→ To be done:
Set down, please, exactly the lines below that run from the line with "# each file" to the line with "before = set(bpy.data.objects)", both lines included.

→ Data for this exercise:
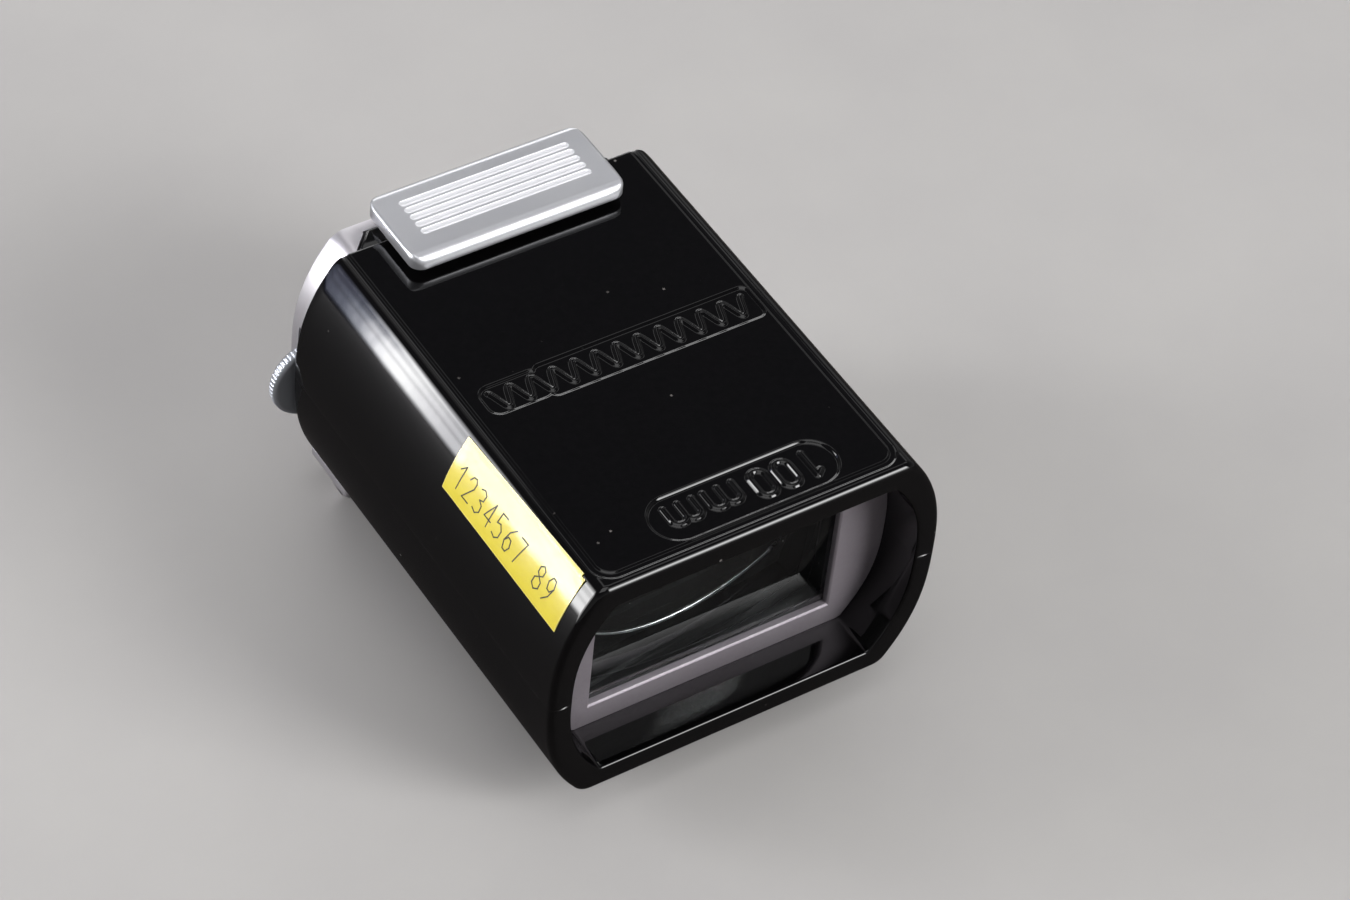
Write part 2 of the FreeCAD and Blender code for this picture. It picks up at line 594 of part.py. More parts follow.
def paper_label():
    """Thin label on the left bulge."""
    layer = outer(2.6, 22.7, 0.12).cut(outer(0.0, 30.0))
    window = [(-17.0, 0.9), (-18.6, 0.9), (-23.5, -6.9), (-20.0, -6.3)]
    label = layer.common(prism("y", window, 0, 30))
    return max(label.Solids, key=lambda solid: solid.Volume)


PIECES = (
    upper_shell, lower_shell, shell_screws, window_frame, front_lens, lens_spacer, field_mask,
    light_baffle, eyepiece_carriage, eyepiece_lens, eyepiece_ring, thumb_slide, slide_pins,
    slide_spring, rear_wall, parallax_wheel, wheel_screw, wheel_washer, shoe_bracket, eye_ring,
    hinge_pin, hinge_strap, strap_screws, tilt_spring, shoe_foot, foot_rivets, foot_springs,
    paper_label)

# each file is named after the function that builds its piece
os.makedirs("parts", exist_ok=True)
for build in PIECES:
    shape = build().copy()
    shape.translate(Vector(0, -FOOT_Y, TOP_Z))
    shape.exportStep("parts/" + build.__name__ + ".step")
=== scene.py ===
"""Shoe-mounted viewfinder: a black moulded body in two shells, with a lens window in the
hood, a satin thumb slide near the eye end, a yellow label on the left side, a parallax wheel
and a sprung shoe foot.

The frame is in metres with +Z up.  Pieces made here are drawn in body coordinates, in mm:
x right, y back from the hood face towards the eye end, z up from the flat top (so all of the
body lies below z = 0).  The label is on the -x side.
"""

import math
import bpy
import bmesh
import numpy as np
from mathutils import Matrix, Vector

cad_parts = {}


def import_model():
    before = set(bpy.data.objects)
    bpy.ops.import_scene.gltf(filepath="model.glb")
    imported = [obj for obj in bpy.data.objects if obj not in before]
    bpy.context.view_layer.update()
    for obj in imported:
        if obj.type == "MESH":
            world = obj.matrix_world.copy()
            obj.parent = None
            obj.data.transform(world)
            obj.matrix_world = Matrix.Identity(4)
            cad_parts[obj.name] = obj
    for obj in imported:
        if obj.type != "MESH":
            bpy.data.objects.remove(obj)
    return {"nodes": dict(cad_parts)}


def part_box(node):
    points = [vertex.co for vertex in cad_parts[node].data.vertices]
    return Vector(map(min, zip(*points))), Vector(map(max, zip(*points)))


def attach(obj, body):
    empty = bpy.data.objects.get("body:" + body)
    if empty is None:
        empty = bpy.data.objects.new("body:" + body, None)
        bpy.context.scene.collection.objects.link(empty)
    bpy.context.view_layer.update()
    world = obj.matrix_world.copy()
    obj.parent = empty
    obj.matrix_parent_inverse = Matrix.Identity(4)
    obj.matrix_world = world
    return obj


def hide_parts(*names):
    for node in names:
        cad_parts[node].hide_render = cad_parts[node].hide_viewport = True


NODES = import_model()["nodes"]
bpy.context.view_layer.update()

# ------------------------------------------------------------------ driving sizes
MM = 0.001
_lower_lo, _lower_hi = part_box("lower_shell")
HOOD_Y = _lower_lo[1]              # hood face, frame metres
TOP_Z = 0.0329                     # flat top, frame metres
BODY_LENGTH = (_lower_hi[1] - _lower_lo[1]) * 1000.0
BODY_HEIGHT = 28.4
MID_Z = -BODY_HEIGHT / 2.0         # mid height, where the shells meet
SEAM_Z = MID_Z + 0.004             # lower edge of the upper shell
BULGE = 2.63                       # power of the side curve
QUARTER_TURN = math.pi / 2


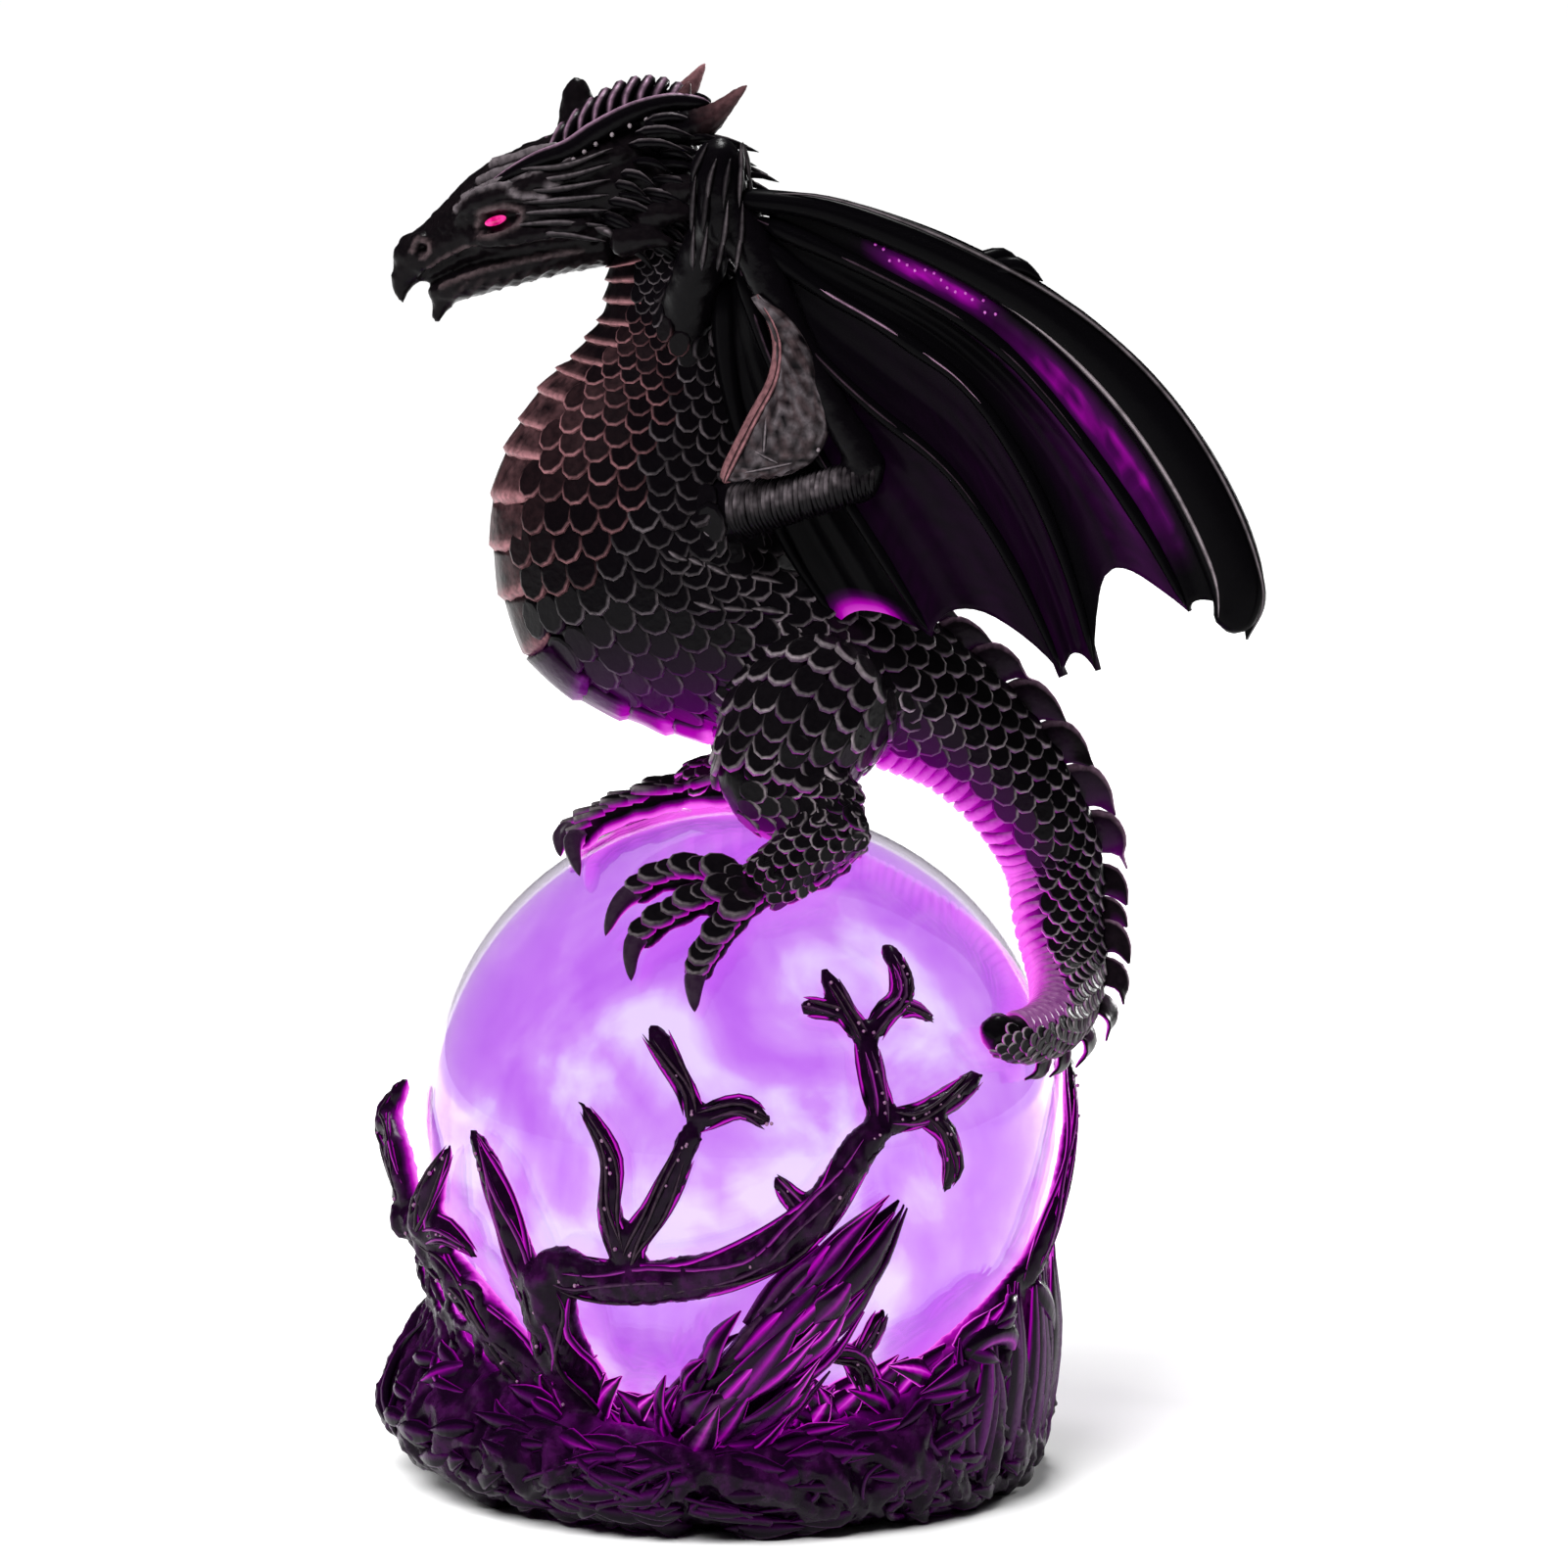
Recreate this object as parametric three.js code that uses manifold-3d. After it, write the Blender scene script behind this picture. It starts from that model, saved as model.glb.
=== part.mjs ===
// A dragon perched on a glowing glass globe, in a cast base of roots and branches.
// Millimetres, +Z up. The origin is the middle of the flat underside, straight below the globe.
// The dragon looks along -X, and its left side faces -Y.
import * as THREE from "three";
import { mergeVertices } from "three/addons/utils/BufferGeometryUtils.js";
import Module from "manifold-3d";

const wasm = await Module();
wasm.setup();

// Driving dimensions
const globeDiameter = 90;
const globeLift = 3.4; // thickness of the floor under the globe
const seatGap = 0.35; // between the glass and what hugs it
const bowRoom = 0.2; // extra under branches and toes, whose straight facets dip towards the glass
const flatness = 0.78; // height of a branch or toe over its width
const beltHeight = 10; // height of the base's widest line
const beltRadius = 45.2; // the base's widest line, from its axis
const beltShift = 4.3; // how much wider the base is on the left than on the right
const frontRim = 13;
const rightRim = 33;
const backRim = 24;
const leftRim = 25;
const fluteDepth = 1; // root folds round the base's side
const fluteCount = 12;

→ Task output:
# each file is named after the function that builds its piece
os.makedirs("parts", exist_ok=True)
for build in PIECES:
    shape = build().copy()
    shape.translate(Vector(0, -FOOT_Y, TOP_Z))
    shape.exportStep("parts/" + build.__name__ + ".step")
=== scene.py ===
"""Shoe-mounted viewfinder: a black moulded body in two shells, with a lens window in the
hood, a satin thumb slide near the eye end, a yellow label on the left side, a parallax wheel
and a sprung shoe foot.

The frame is in metres with +Z up.  Pieces made here are drawn in body coordinates, in mm:
x right, y back from the hood face towards the eye end, z up from the flat top (so all of the
body lies below z = 0).  The label is on the -x side.
"""

import math
import bpy
import bmesh
import numpy as np
from mathutils import Matrix, Vector

cad_parts = {}


def import_model():
    before = set(bpy.data.objects)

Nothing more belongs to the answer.